I went to an all girls school for seven years growing up and I hated nearly every day of it. The girls sucked. I think that environments of all girls and all boys somehow encourage the worst behavior in both genders. In high school I switched to a co-ed school and it was so much better. I will never send a child to a single sex school and I think that it is a load of crap that girls learn better in all girl environments. Girls in all girl environments are simply more likely to be endlessly tormented by other girls who might not behave so badly if boys were around (and I think that the same holds true for boys in all boy environments). I am glad that the girl in Louisiana was able to defeat this plan.
Tell me this is a joke. Please. Please.
Ohhh..Louisiana. You just GOTTA love a place that produces a school board that makes decisions based on...hell, I don't even know how to characterize the theories of this Dr. dude.
Just tell me this was a joke and I'll feel much better.
No wonder our country is so fucked up...with states like Louisiana, it's a wonder we ever made it out of the 18th century.
I sympathize with those who are pushing single sex education these days, but ultimately I think it's a bad idea. There is too much overlap in behavior and interests between the two genders. All that is needed is a little tolerance and flexibility in the classroom. My own son doesn't like loud noises or rowdy behavior, so he is not your typical boy.
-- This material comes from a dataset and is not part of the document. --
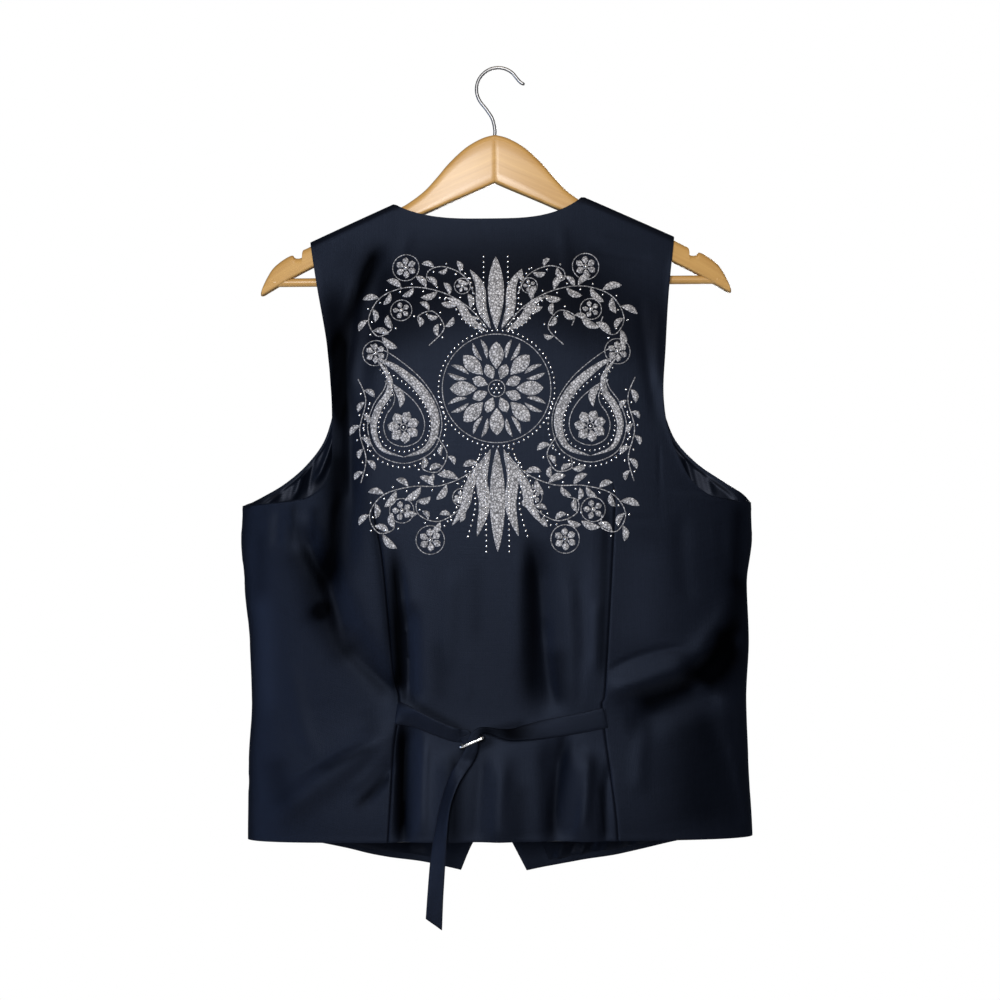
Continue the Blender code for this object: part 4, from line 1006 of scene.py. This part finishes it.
def strap_rings(rows, end_slant=0.0):
    """Rings of a flat doubled strap with rounded edges, along its route on the back."""
    dense = curve_through(rows, 8)
    x, z, lift, width, turn = dense.T
    centre = np.stack([x, seat_depth(x, z) - lift, z], axis=1)
    ahead = directions(centre)
    upright = 1.0 if x[-1] > x[0] else -1.0
    flat = upright * np.stack([-ahead[:, 2], np.zeros_like(x), ahead[:, 0]], axis=1)
    flat /= np.linalg.norm(flat, axis=1, keepdims=True)
    turned = np.radians(turn)[:, None]
    side = flat * np.cos(turned) + np.cross(ahead, flat) * np.sin(turned)
    side += ahead * np.sum(ahead * flat, axis=1)[:, None] * (1.0 - np.cos(turned))
    face = np.cross(side, ahead)
    across = np.sin(np.linspace(-0.5, 0.5, STRAP_POINTS) * math.pi)
    thick = STRAP_WALL / 2.0 * (1.0 - STRAP_EDGE_LOSS * np.abs(across) ** STRAP_EDGE_POWER)
    loop = [(a, t) for a, t in zip(across, thick)] + [(a, -t) for a, t in zip(across[::-1], thick[::-1])]
    rings = np.zeros((len(dense), len(loop), 3))
    for index, (a, t) in enumerate(loop):
        point = centre + side * (width / 2.0 * a)[:, None]
        seat = seat_depth(point[:, 0], point[:, 2]) - seat_depth(x, z)
        point[:, 1] += seat * np.cos(turned[:, 0]) ** 2
        point += face * t
        near_end = smoothstep((np.arange(len(dense)) - len(dense) + 1 + SLANT_ROWS) / SLANT_ROWS)
        point[:, 2] -= near_end * end_slant * (1.0 - a) / 2.0
        rings[:, index] = point
    return rings


def paint_strap_shade(mesh):
    """Writes a strap's attribute of painted shade and painted light from its table."""
    level = mesh.attributes.new("painted_shade", "FLOAT", "POINT")
    for vert, value in zip(mesh.vertices, level.data):
        x, z = (vert.co.x - CENTRE_X) / MM, vert.co.z / MM
        value.value = sum(dark * math.exp(-((x - at_x) ** 2 + (z - at_z) ** 2) / reach ** 2)
                          for at_x, at_z, reach, dark in STRAP_PAINTED_SHADE)


for side, rings in (("left", strap_rings(left_strap_rows())),
                    ("right", strap_rings(STRAP_RIGHT, TAIL_SLANT))):
    strap = add_tube("cinch_strap_" + side, rings, suiting, ["strap_" + side])
    paint_strap_shade(strap.data)
    print(strap.name, "length", round(float(arc_lengths(rings[:, :1], 0)[-1, 0])), "mm")

# %% [markdown]
# ## Slide
# The slide is a rounded frame of plated wire that stands on its edge in the pulled strap, so only
# its outer bar catches the light. Plating is a smooth metal with faint marks from handling.

# %% Slide
plated, add, feed = finish("plated slide", 0.16, 1.0, Base_Color=(0.86, 0.86, 0.88, 1.0))
rubbed = stretched_noise(add, add("TexCoord").outputs["Object"], (900.0, 900.0, 2400.0))
feed(Normal=bump(add, rubbed, 0.12, 0.00005))

SLIDE_CORNER = 2.4
seat = float(back_face(np.array([SLIDE_X]), np.array([SLIDE_Z]))[0])
half_deep = (SLIDE_OUTER_LIFT - SLIDE_INNER_LIFT) / 2.0
slide_line = []
for quarter in range(4):
    u_sign = 1.0 if quarter in (0, 3) else -1.0
    v_sign = 1.0 if quarter in (0, 1) else -1.0
    for step in range(7):
        turn = math.radians(90.0 * quarter + 15.0 * step)
        u = u_sign * (SLIDE_HALF - SLIDE_WIRE - SLIDE_CORNER) + SLIDE_CORNER * math.cos(turn)
        v = v_sign * (half_deep - SLIDE_CORNER) + SLIDE_CORNER * math.sin(turn)
        slide_line.append((SLIDE_X + u * math.cos(SLIDE_ANGLE),
                           seat - SLIDE_INNER_LIFT - half_deep - v,
                           SLIDE_Z + u * math.sin(SLIDE_ANGLE)))
slide_normal = (-math.sin(SLIDE_ANGLE), 0.0, math.cos(SLIDE_ANGLE))
slide_rings = wire_rings(np.array(slide_line), SLIDE_WIRE, slide_normal, sides=16, closed=True)
add_tube("slide_wire", slide_rings, plated, ["slide"], closed=True)
print("slide wire:", len(slide_line), "rings")

# %% [markdown]
# ## Wooden arms
# A contoured suit hanger has two arms sawn from a board and joined in a mitre. Each arm is a loft:
# a section with flat flanks, a round top and eased lower corners, whose top and bottom follow a
# table along the arm. The small step near the tip is the notch that keeps loops from sliding off.

# %% Wood finish
beech, add, feed = finish("varnished beech", 0.42, Coat_Weight=0.25, Coat_Roughness=0.2,
                          Specular_IOR_Level=0.4)
grain_uv = add("TexCoord").outputs["UV"]
figure = stretched_noise(add, grain_uv, (70.0, 5.0, 1.0), 2.0)
pores = stretched_noise(add, grain_uv, (1500.0, 45.0, 1.0))
fibres = stretched_noise(add, grain_uv, (420.0, 9.0, 1.0), 4.0)
tone = maths(add, "ADD", maths(add, "MULTIPLY", figure, 0.75), maths(add, "MULTIPLY", fibres, 0.5))
tone = maths(add, "MULTIPLY_ADD", tone, 1.9, -0.7, clamp=True)
flecks = maths(add, "MULTIPLY", maths(add, "GREATER_THAN", pores, 0.66), 0.1)
tone = maths(add, "SUBTRACT", tone, flecks, clamp=True)
feed(Base_Color=blend_colors(add, tone, (0.43, 0.225, 0.062), (0.62, 0.375, 0.125)),
     Normal=bump(add, fibres, 0.12, 0.0003))
print("made", beech.name)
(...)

I also agree with the poster who said that single sex environments often bring out the worst qualities in people. I think this is because single sex groups create social norms that are gender specific, and often very unflattering of the opposite sex.
That said I believe that the views attributed to Dr. Leonard Sax are far from accurate.
Looking at that proposed curriculum, one thing is true: if profound gender differences didn't exist before, they certainly would after kids spent a couple of years in that scary program.